China appoints Uyghur governor to Xinjiang amid abuse accusations
A new governor has been appointed for Xinjiang, the region where China has been accused of violating the human rights of Uyghur and other Muslim minority groups.
Erkin Tuniyaz, an ethnic Uyghur himself, climbed to notoriety earlier this year when he defended the country’s stance on Xinjiang.
In a video address to the United Nations in February, Tuniyaz said that “all trainees of these facilities had graduated” by October 2019 and now had “stable jobs and are living a normal life”.

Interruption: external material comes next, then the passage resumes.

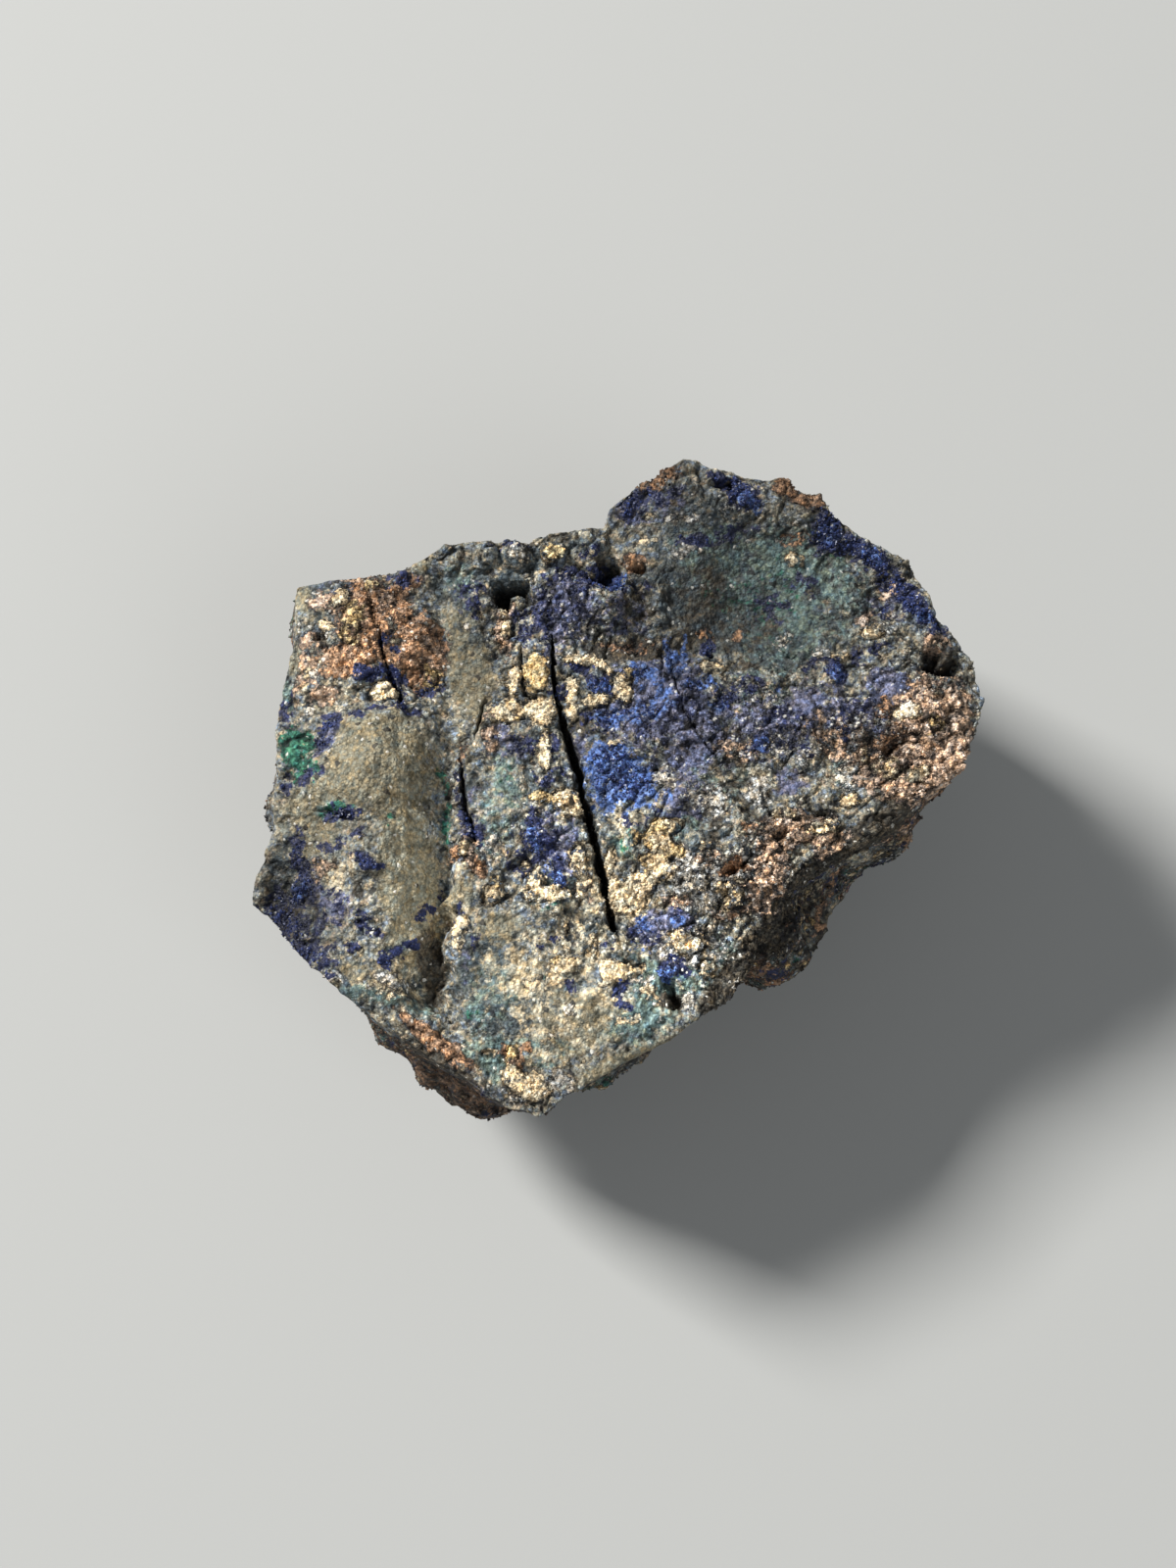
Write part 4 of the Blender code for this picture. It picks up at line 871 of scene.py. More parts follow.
def mesh_piece(name, points, triangles, material, normals=None):
    """One mesh object of triangles that rides on the rock, with its points given in millimetres.

    It is flat shaded, unless it is given a normal for each point.
    """
    points = np.clip(points, np.array(cad_box[0]) / MM, np.array(cad_box[1]) / MM)
    mesh = bpy.data.meshes.new(name)
    mesh.vertices.add(len(points))
    mesh.vertices.foreach_set("co", (points * MM).astype(np.float32).ravel())
    mesh.loops.add(triangles.size)
    mesh.loops.foreach_set("vertex_index", triangles.astype(np.int32).ravel())
    mesh.polygons.add(len(triangles))
    mesh.polygons.foreach_set("loop_start", np.arange(0, triangles.size, 3, dtype=np.int32))
    mesh.polygons.foreach_set("use_smooth", np.full(len(triangles), normals is not None))
    mesh.materials.append(material)
    mesh.update(calc_edges=True)
    mesh.validate()
    if normals is not None:
        mesh.normals_split_custom_set_from_vertices(normals.astype(np.float32))
    piece = bpy.data.objects.new(name, mesh)
    bpy.context.scene.collection.objects.link(piece)
    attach(piece, "root")
    return piece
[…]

The centres, which have been accused of mass detaining Uyghur’s, “educated and rehabilitated people influenced by religious extremism and guilty of minor crimes in order to prevent them from falling victim to terrorism and extremism”, according to Tuniyaz.
A number of countries have called out China’s actions in the western province though Beijing has denied any wrongdoing.
Beyond mass detention, the accusations include political indoctrination, forced labour and forced sterilisations and abortions.
United Nations human rights experts have estimated that around 1m Muslims are being detained in camps in the region.
Tuniyaz, a former vice governor, studied mathematics and received a master’s degree in economics from Xinjiang University in 1999.
He also studied law at the Party School of the Communist Party of China Central Committee from 2009 to 2011.